The bill provides new flexibility to creators of trusts and new protections for the trusts themselves.

But the biggest value may be the new legislation fleshes out current state law that is skimpy, creating a clear path for judges to follow when there are disputes involving trustees and beneficiaries, attorneys said.

“With this new law it will be easier to resolve those issues,” said James W. Ryan, a trust and estate lawyer who worked on the legislation.

The 2003 law was first suspended and then repealed in 2004 because of complaints, mostly about provisions that made it apply retroactively and required existing trusts to make new disclosures to beneficiaries and the state.

The legislator who sponsored both the repealed 2003 law and the new bill said he’s made sure that the replacement version doesn’t require changes to trusts already in effect when the bill takes effect on Jan. 1, 2009, assuming Napolitano signs it into law.

“They’re all basically grandfathered,” said Rep.
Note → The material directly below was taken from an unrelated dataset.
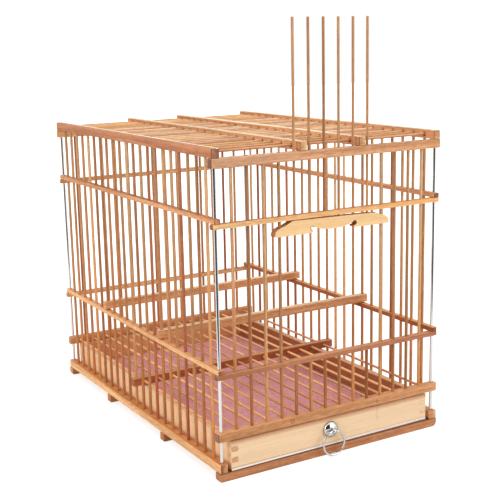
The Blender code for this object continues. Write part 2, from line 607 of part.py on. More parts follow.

Tom Boone, R-Peoria.

In fact, the new legislation has many provisions that trustees might want to use for existing trustees, Ryan said. “But they don’t have to.”

Boone, now the House majority leader, was a freshman legislator in 2003 when he sponsored the bill — drawn from model legislation being adopted by states across the country — that sailed through the Legislature without controversy that spring.

Only during the following summer did a deluge of complaints start pouring in as word got out to retirement communities in his district that people with trusts had to change them and make new notifications.

“I had individuals coming up to me saying how could I possibly have done this to their trusts,” Boone recalled.

Attorney Les Raatz was one of those people sounding the alarm.

“A lot of these trusts are set up by parents for children and they don’t want the children’s work ethics tainted or polluted by knowing they’ve got these trust funds set up for them,” said Raatz, a Phoenix tax specialist.

The new bill was supported by representatives of the Arizona Bankers Association and the State Bar of Arizona, a professional organization representing attorneys.